THE REQUEST:
Please print every record below exactly as it appears.

EXCERPTED RECORDS:
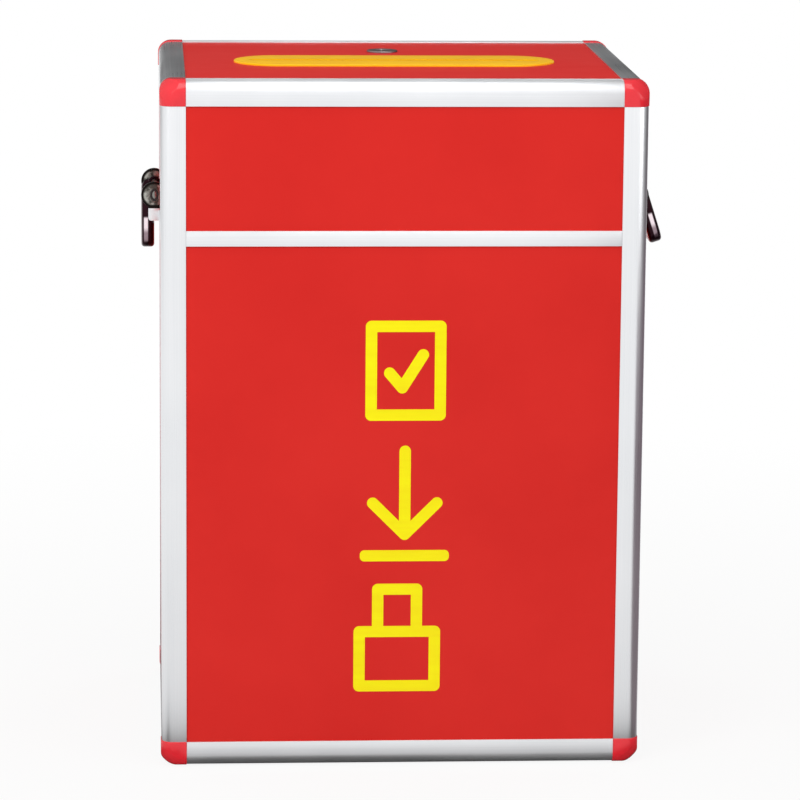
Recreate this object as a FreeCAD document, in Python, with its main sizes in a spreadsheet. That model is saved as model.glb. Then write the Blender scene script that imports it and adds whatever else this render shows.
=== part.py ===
import FreeCAD, Part
import os
import re

import Sketcher

# Ballot box: aluminium edge rails joined by plastic ball corners, thin panels held in the rails' grooves,
# a slotted top with a lockable shutter, two drop handles and a locking rear door.
# Millimetres. X is to the right, Y runs from the front to the back, Z is up.
# The origin is on the ground, under the middle of the box.

Vector = FreeCAD.Vector
X_AXIS = Vector(1, 0, 0)
Y_AXIS = Vector(0, 1, 0)
Z_AXIS = Vector(0, 0, 1)

document = FreeCAD.newDocument("ballot_box")
sheet = document.addObject("Spreadsheet::Sheet", "Sizes")

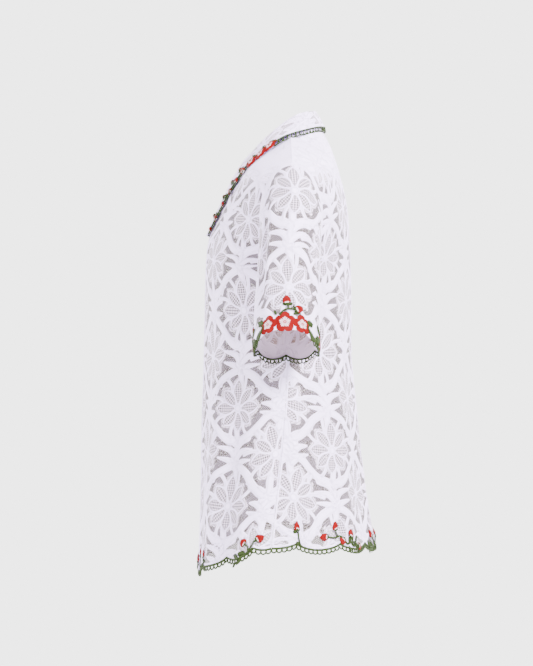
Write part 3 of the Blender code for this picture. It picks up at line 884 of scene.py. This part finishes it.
def clearOf(tree, point, outward, distance):
    point = Vector(point)
    place, normal, _, _ = tree.find_nearest(point)
    if normal.dot(outward) < 0:
        normal.negate()
    return np.array(point + normal * max(distance - (point - place).dot(normal), 0.0))


def neckSeam(seam):
    # the neck edge of the panels and the cloth's normal there
    top, step = len(frontTable) - 1, 0.02
    if seam <= 0:
        across = (1 + seam) * form["backNeckShare"]
        near = np.array([max(across, step)])
        point = backTop(np.array([across]))[0]
        below = (backRow(top - 1 - step, near) - backRow(top - 1, near))[0]
        ends = backTop(np.clip(np.array([across - step, across + step]), 0,
                               form["backNeckShare"]))
        normal = np.cross(ends[1] - ends[0], below)
        return point, normal if normal[2] > 0 else -normal
    level = top - seam
    rows = [frontRow(place, np.array([0.0, step])) for place in
            (level - step, level, min(level + step, top))]
    normal = np.cross(rows[2][0] - rows[0][0], rows[1][1] - rows[1][0])
    return rows[1][0], normal if normal[1] < 0 else -normal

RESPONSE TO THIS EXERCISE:
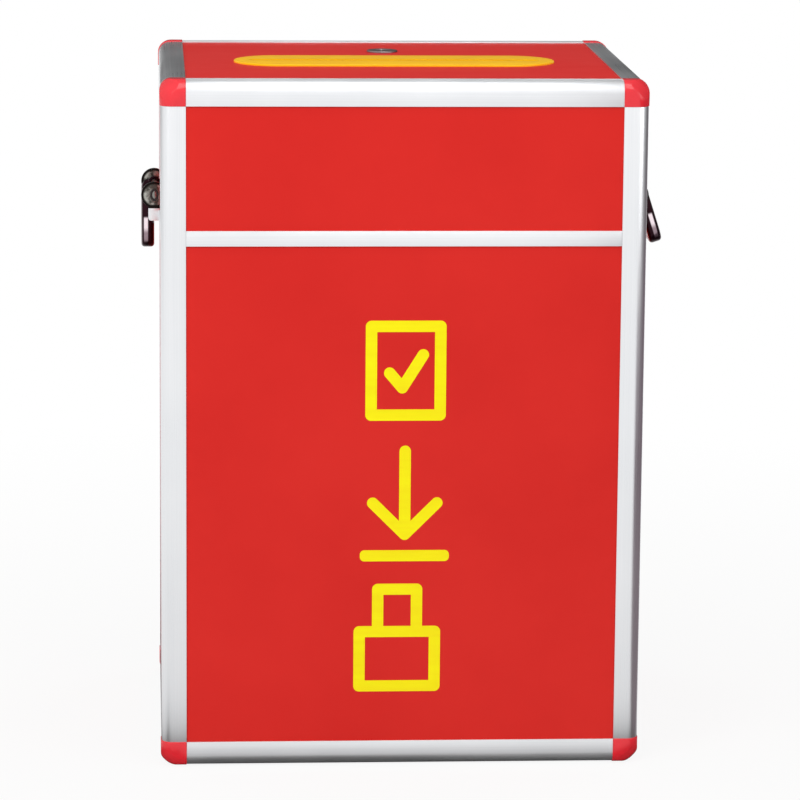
Recreate this object as a FreeCAD document, in Python, with its main sizes in a spreadsheet. That model is saved as model.glb. Then write the Blender scene script that imports it and adds whatever else this render shows.
=== part.py ===
import FreeCAD, Part
import os
import re

import Sketcher

# Ballot box: aluminium edge rails joined by plastic ball corners, thin panels held in the rails' grooves,
# a slotted top with a lockable shutter, two drop handles and a locking rear door.
# Millimetres. X is to the right, Y runs from the front to the back, Z is up.
# The origin is on the ground, under the middle of the box.

Vector = FreeCAD.Vector
X_AXIS = Vector(1, 0, 0)
Y_AXIS = Vector(0, 1, 0)
Z_AXIS = Vector(0, 0, 1)

document = FreeCAD.newDocument("ballot_box")
sheet = document.addObject("Spreadsheet::Sheet", "Sizes")

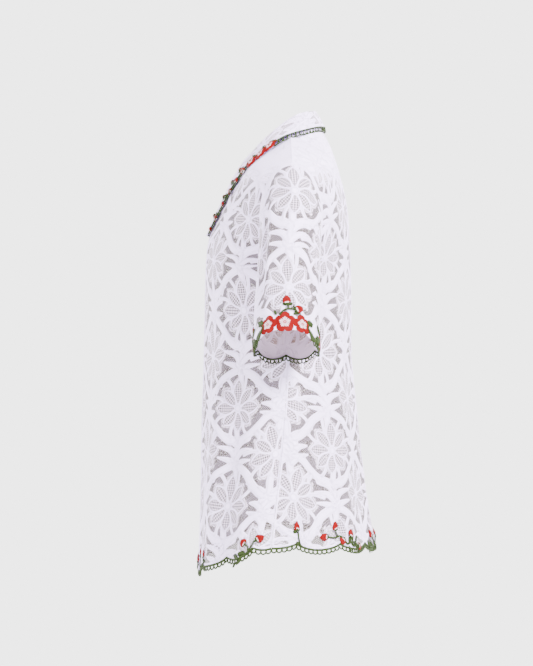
Write part 3 of the Blender code for this picture. It picks up at line 884 of scene.py. This part finishes it.
def clearOf(tree, point, outward, distance):
    point = Vector(point)
    place, normal, _, _ = tree.find_nearest(point)
    if normal.dot(outward) < 0:
        normal.negate()
    return np.array(point + normal * max(distance - (point - place).dot(normal), 0.0))


def neckSeam(seam):
    # the neck edge of the panels and the cloth's normal there
    top, step = len(frontTable) - 1, 0.02
    if seam <= 0:
        across = (1 + seam) * form["backNeckShare"]
        near = np.array([max(across, step)])
        point = backTop(np.array([across]))[0]
        below = (backRow(top - 1 - step, near) - backRow(top - 1, near))[0]
        ends = backTop(np.clip(np.array([across - step, across + step]), 0,
                               form["backNeckShare"]))
        normal = np.cross(ends[1] - ends[0], below)
        return point, normal if normal[2] > 0 else -normal
    level = top - seam
    rows = [frontRow(place, np.array([0.0, step])) for place in
            (level - step, level, min(level + step, top))]
    normal = np.cross(rows[2][0] - rows[0][0], rows[1][1] - rows[1][0])
    return rows[1][0], normal if normal[1] < 0 else -normal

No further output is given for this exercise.